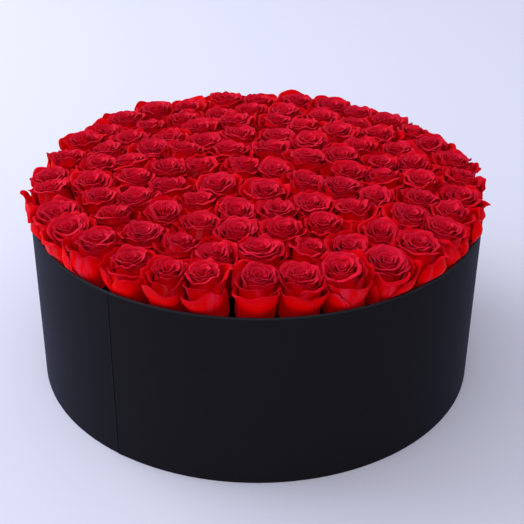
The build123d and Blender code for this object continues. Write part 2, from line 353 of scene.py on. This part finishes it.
def pressed(sheets, across, along, table, rose, roses):
    """Spreads the guard petals over the room between the neighbours, and squeezes every petal into it."""
    guard, closing = table["guard"][:, None, None], table["closing"][:, None, None]
    radius = np.hypot(sheets[..., 0], sheets[..., 1])
    room = room_about(rose, roses, np.arctan2(sheets[..., 1], sheets[..., 0]))
    free_side = smooth(room, CROWDED_ROOM, FREE_ROOM)
    loose = looseness(rose)
    spreading = guard * smooth(along, 0.35 - 0.3 * loose, 0.95 - 0.25 * loose)
    spreading = spreading * (1.0 - (0.8 - 0.5 * loose) * np.abs(across) ** 3)
    spreading = spreading * (1.0 - closing * smooth(along, 0.55, 1.0))
    wanted = radius + spreading * np.clip(room - radius, 0.0, GUARD_SPREAD + free_side * FREE_SPREAD)
    share = wanted / room
    most = 1.0 if rose.kind in MIDDLE_ROSES else PRESSED_SHARE
    held = FREE_SHARE + (most - FREE_SHARE) * np.tanh((share - FREE_SHARE) / (most - FREE_SHARE))
    return widened(sheets, np.where(share > FREE_SHARE, held * room, wanted) / np.maximum(radius, NEAR_ZERO))


def inside_rim(points):
    """Keeps the petals off the box's wall: below the rim they stay inside it, above it they may hang over."""
    radius = np.hypot(points[..., 0], points[..., 1])
    above = np.clip(points[..., 2] - RIM_HEIGHT - RIM_CLEARANCE, 0.0, None)
    limit = RIM_BORE - RIM_CLEARANCE + OVERHANG * above
    past = radius - (limit - RIM_SOFTNESS)
    held = limit - RIM_SOFTNESS + RIM_SOFTNESS * np.tanh(past / RIM_SOFTNESS)
    return widened(points, np.where(past > 0.0, held / radius, 1.0))


def thick_shells(sheets, thickness):
    """Closed shells round the mid-surfaces: vertices (petal, side, column, row, xyz)."""
    down = np.gradient(sheets, axis=2)
    sideways = np.gradient(sheets, axis=1)
    normal = np.cross(sideways, down)
    normal /= np.maximum(np.linalg.norm(normal, axis=-1, keepdims=True), NEAR_ZERO)
    half = thickness / 2
    return np.stack([sheets - half * normal, sheets + half * normal], axis=1)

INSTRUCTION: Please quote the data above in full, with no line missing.

EXERCISE RESULT:
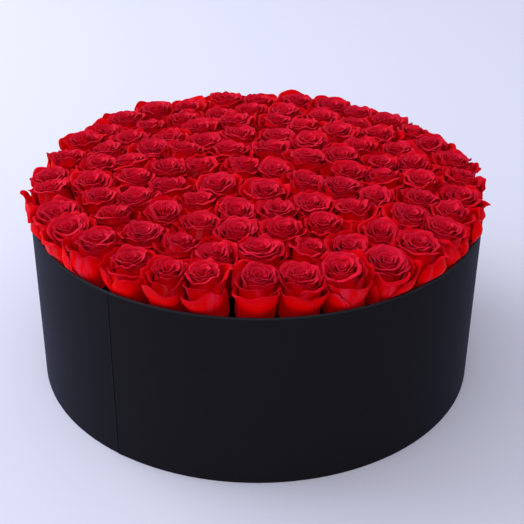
The build123d and Blender code for this object continues. Write part 2, from line 353 of scene.py on. This part finishes it.
def pressed(sheets, across, along, table, rose, roses):
    """Spreads the guard petals over the room between the neighbours, and squeezes every petal into it."""
    guard, closing = table["guard"][:, None, None], table["closing"][:, None, None]
    radius = np.hypot(sheets[..., 0], sheets[..., 1])
    room = room_about(rose, roses, np.arctan2(sheets[..., 1], sheets[..., 0]))
    free_side = smooth(room, CROWDED_ROOM, FREE_ROOM)
    loose = looseness(rose)
    spreading = guard * smooth(along, 0.35 - 0.3 * loose, 0.95 - 0.25 * loose)
    spreading = spreading * (1.0 - (0.8 - 0.5 * loose) * np.abs(across) ** 3)
    spreading = spreading * (1.0 - closing * smooth(along, 0.55, 1.0))
    wanted = radius + spreading * np.clip(room - radius, 0.0, GUARD_SPREAD + free_side * FREE_SPREAD)
    share = wanted / room
    most = 1.0 if rose.kind in MIDDLE_ROSES else PRESSED_SHARE
    held = FREE_SHARE + (most - FREE_SHARE) * np.tanh((share - FREE_SHARE) / (most - FREE_SHARE))
    return widened(sheets, np.where(share > FREE_SHARE, held * room, wanted) / np.maximum(radius, NEAR_ZERO))


def inside_rim(points):
    """Keeps the petals off the box's wall: below the rim they stay inside it, above it they may hang over."""
    radius = np.hypot(points[..., 0], points[..., 1])
    above = np.clip(points[..., 2] - RIM_HEIGHT - RIM_CLEARANCE, 0.0, None)
    limit = RIM_BORE - RIM_CLEARANCE + OVERHANG * above
    past = radius - (limit - RIM_SOFTNESS)
    held = limit - RIM_SOFTNESS + RIM_SOFTNESS * np.tanh(past / RIM_SOFTNESS)
    return widened(points, np.where(past > 0.0, held / radius, 1.0))


def thick_shells(sheets, thickness):
    """Closed shells round the mid-surfaces: vertices (petal, side, column, row, xyz)."""
    down = np.gradient(sheets, axis=2)
    sideways = np.gradient(sheets, axis=1)
    normal = np.cross(sideways, down)
    normal /= np.maximum(np.linalg.norm(normal, axis=-1, keepdims=True), NEAR_ZERO)
    half = thickness / 2
    return np.stack([sheets - half * normal, sheets + half * normal], axis=1)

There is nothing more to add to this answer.